Still later he rowed ferry boats plying between Auckland and Northcote, on Auckland's North Shore. He served on the Lily, the first steamer to enter the Kaipara service, and then went abroad on deep-sea vessels.

While in Geelong, near Melbourne, Australia, Bradney met his future wife, Mary Jane Haxton, whom he married in Auckland in 1878 when he was a pilot on the Kaipara bar. He then worked for the Auckland Harbour Board, and finally became a waterman, one of the hardy band of men whose boats formed the means of communication between shore and ship.

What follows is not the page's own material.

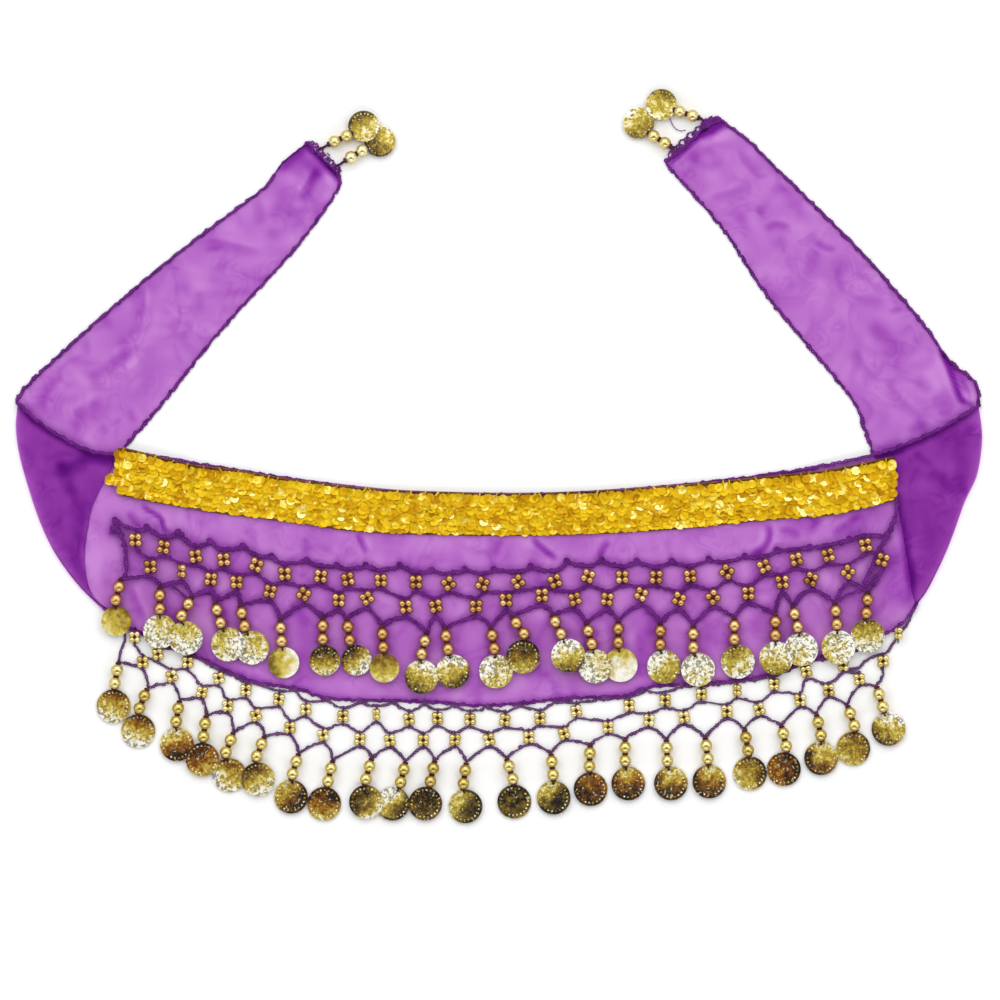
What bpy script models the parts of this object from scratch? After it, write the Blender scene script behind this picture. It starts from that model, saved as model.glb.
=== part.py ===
"""Coin hip scarf of chiffon, laid flat with both ties folded back behind its front panel.

One metre is one Blender unit.  +X runs to the scarf's longer right tie, +Y from the coin fringe to the
ends of the ties, and +Z up from the surface that the scarf rests on, which is at Z = 0.
The sizes and tables below are in millimetres, in the same directions.
"""
import math
from typing import NamedTuple

import bmesh
import bpy
from mathutils import Vector
from mathutils.bvhtree import BVHTree

MM = 0.001
CENTRE_SHIFT = Vector((0.158, -0.142))  # puts the middle of the whole outline at X = 0, Y = 0

# Walls and clearances
WALL = 1.0
GAP = 0.3
FOLD_RADIUS = WALL + GAP / 2
LIFT = WALL + GAP
BAND_THICK = 1.6
NET_THICK = 1.2

# Crocheted edging along every hem, centred on the hem line
EDGING_REACH = 1.2
CLOTH_INSET = EDGING_REACH + 0.1
EDGING_INNER = CLOTH_INSET - GAP

# Dangles: a thread with two beads and a coin
COIN_RADIUS = 9.3
COIN_THICK = 1.0
BEAD_RADIUS = 3.1
THREAD_RADIUS = 0.6
THREAD_TO_BEAD = 4.4
BEAD_PITCH = 7.3
BEAD_TO_COIN = 13.3
BEAD_TO_TIP_COIN = 12.1
BEAD_STATIONS = (-0.8, 0.0, 0.8)
COIN_ANGLES = (25.0, 55.0, 90.0, 125.0, 155.0, 175.0)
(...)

In 1884 Captain Bradney joined forces with his brother-in-law Ernest Charles Binns (who had emigrated to New Zealand on the same ship, the Mermaid) forming the firm of Bradney & Binns with the launch Despatch. The Vivid was purchased in 1892, and on 26 March 1904 Captain Bradney's daughter Blanche launched the Pitoitoi I. The replacement Pitoitoi II was brought into service in 1908.

The firm was succeeded by J H Bradney & Sons in 1934, and at the time of Captain Bradney's death in 1936 was operating the Onewa, Kaipatiki, Matareka, and Presto, the latter being used by the port health officer.

==Political life==

Bradney was elected to the Auckland West electorate in the 1911 general election, but was defeated in 1914.

He was a member of the Auckland Harbour Board from 1907 to 1915, and 1922 to 1923.

New Zealand Parliament
| Years | Term | Electorate |  | Party |  |
|---|---|---|---|---|---|
| 1911–1914 | 18th | Auckland West |  |  | Reform |

==Later life==
Captain Bradney was at one time on the Mt Albert Borough Council. He was a life member of the Auckland Choral Society, with which he was associated for 50 years, and a member of the Amateur Opera Club & Auckland Liedertafel.

He died at Epsom, Auckland on 26 May 1936, survived by his wife and six children, Henry Cooper, Horace Launcelot, Blanche Ada, Elizabeth Beatrice, Frederick Charles, and Douglas Eric, two other children having died as infants. He is buried at Hillsborough Cemetery, Auckland.